Growing a variety of greens helps expand kitchen recipes and enhances nutrition. Easy-to-grow greens, like spinach, translate to a variety of uses. Savoy spinach is even more versatile than smooth leaf varieties. What is savoy spinach? We’ll go over some savoy spinach uses and how to grow and care for this nutrient-dense green.
What is Savoy Spinach?
Spinach is great fresh, sautéed, in soups, and even freezes well. Curly leaf spinach, or savoy, has thick leaves with a ruffled effect. It has a robust, earthy flavor that tends to get bitter on older, larger leaves. You can plant in spring, or overwinter plants in many zones. Gardeners in USDA zones 6 to 9 should try growing savoy spinach.
Curly leaf spinach is apparently native to Persia and called aspanakh. This variety of spinach has deep green, crinkled leaves with impressed veins. Leaves are oval to oblong and occasionally heart-shaped. They grow 5 to 6 inches long (12.5-15 cm.). Spinach prefers cool temperatures and will bolt when it is 80 degrees Fahrenheit (27 C.) or more. The soil must be well-draining and of average fertility.
Savoy Spinach Care
Growing savoy spinach is easy. Prepare a bed by tilling in plenty of organic matter and sowing seed in early spring or fall. Harvest the leaves as they come for the best flavor. Successive sowing will provide a consistent harvest.
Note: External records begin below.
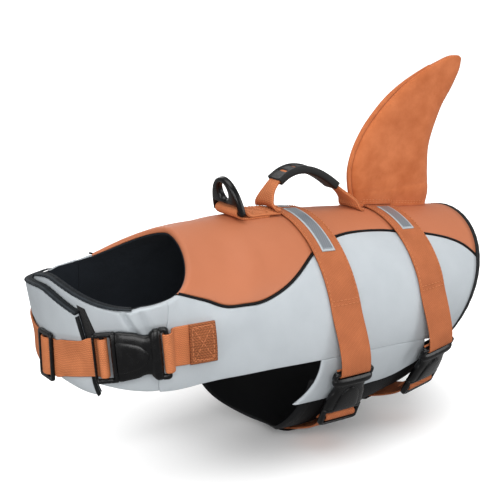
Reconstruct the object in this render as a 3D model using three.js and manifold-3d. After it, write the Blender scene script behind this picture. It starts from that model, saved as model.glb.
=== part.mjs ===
// Dog life jacket with a shark fin, shown filled out on a general barrel-chested trunk.
// X runs along the back with the head at -X, Y runs across with the left side at -Y, Z is up.
// Millimetres. The origin is on the lining under the ridge, where the wearer's back carries it.

import * as THREE from 'three';
import { mergeVertices } from 'three/addons/utils/BufferGeometryUtils.js';
import Module from 'manifold-3d';

const wasm = await Module();
wasm.setup();

// Cloth, tape and webbing
const SHELL = 4.2;
const LAYER_GAP = 0.9;
const LINING = 1.7;
const WALL = SHELL + LAYER_GAP + LINING;
const SEAM = 0.3;
const FLAP = 2.2;
const BELLY = 3;
const PIPING_RADIUS = 1.2;
const PIPING_SINK = 0.6;
const PIPING_SLOT = 2;
const WEBBING = 1.8;
const WEBBING_LIFT = 0.9;
const GIRTH_WIDTH = 34;
const CHEST_WIDTH = 34;
const BINDING_WIDTH = 6.5;
const BINDING_PROUD = 0.8;
const BINDING_GAP = 0.7;
const COLLAR_STEP = 8;
const BAR_RADIUS = 1.8;

// Half of the gap at a sewn seam, in degrees
const SEAM_ANGLE = 0.15;

// Cross-sections of the outside from the neck rim to the rear edge. Each runs from its ridge point
// to its lowest point; squareTop and squareBottom are superellipse powers, sag bows the sides down.
const SECTION_COLUMNS = [
  'ridgeX', 'ridgeZ', 'lowX', 'lowZ', 'halfWidth', 'squareTop', 'squareBottom', 'sag',
];
const SECTIONS = [
  [-138, 9, -258, -16, 83, 1.8, 2.5, 28],
  [-119, 10, -250, -67, 85, 1.9, 2.8, 26],
  [-98, 10, -237, -117, 90, 2.0, 3.0, 26],
  [-68, 10, -150, -184, 93, 2.0, 2.3, 6],
  [-30, 9, -30, -208, 95, 2.0, 2.0, 0],
  [20, 5, 20, -206, 96, 2.0, 2.0, 0],
  [70, 0, 70, -198, 94, 2.0, 2.0, 0],
  [118, -5, 116, -186, 90, 2.0, 2.0, 0],
  [207, -15, 100, -168, 81, 2.0, 2.0, 12],
].map((row) => Object.fromEntries(SECTION_COLUMNS.map((name, i) => [name, row[i]])));
const REAR = SECTIONS.length - 1;

// Seam lines: station from neck (0) to rear edge (8), angle in degrees down from the ridge.
const PIPING_LINE = smooth([
  [0, 74], [1, 72], [2.2, 69], [2.8, 66.5], [3.4, 58.5], [4.2, 41.5],
  [4.8, 32.8], [5.5, 29.4], [6.3, 30.8], [7.1, 35.8], [7.6, 44], [8, 58],
]);
const COLLAR_FOLD = smooth([[0, 87], [0.8, 99.5], [1.4, 108], [2, 121.4]]);
const BELLY_SEAM = smooth([
  [2, 121.4], [2.4, 107.5], [2.9, 100.5], [3.5, 97], [4.9, 96], [6.4, 101.5], [8, 117],
]);

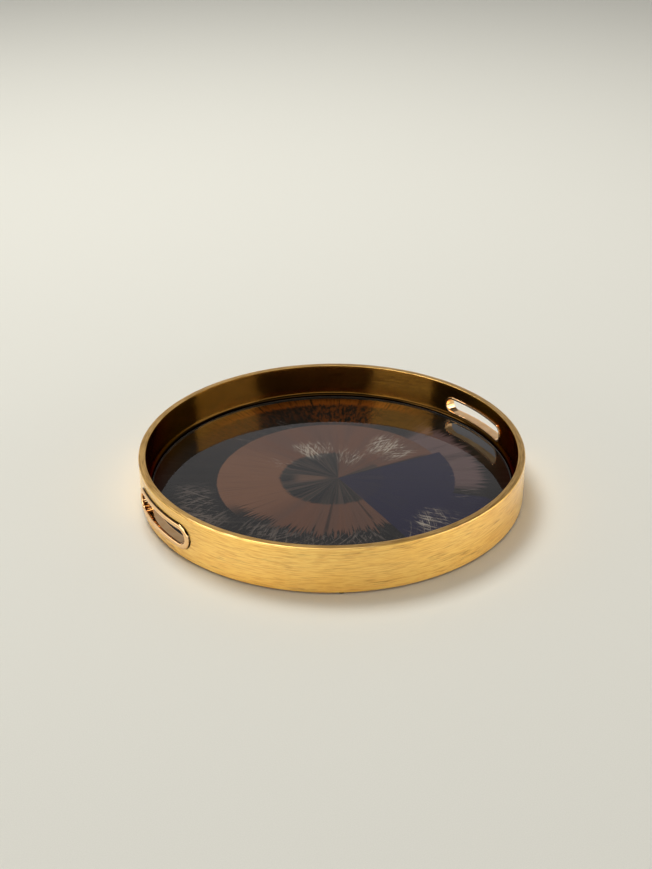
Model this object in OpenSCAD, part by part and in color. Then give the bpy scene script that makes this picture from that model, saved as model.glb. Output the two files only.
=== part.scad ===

Keep weeds out of the bed and soil moderately moist. Using compost as a side-dress can help with both conditions and will gradually release nutrients.
Savoy Spinach Uses
The young, tender leaves are best fresh in salads or on a sandwich. Because the leaves are thicker than regular spinach, savoy stands up to cooking well. You can use it in place of cooked greens like swiss chard or kale. Sauté it with strong flavors like onions and garlic.
It is also nice thrown in at the end to soups and stews. Use the pretty leaves fresh but wilted a bit by pouring stir fry or sauces over them. This is a really versatile vegetable that is easy to grow and maintain.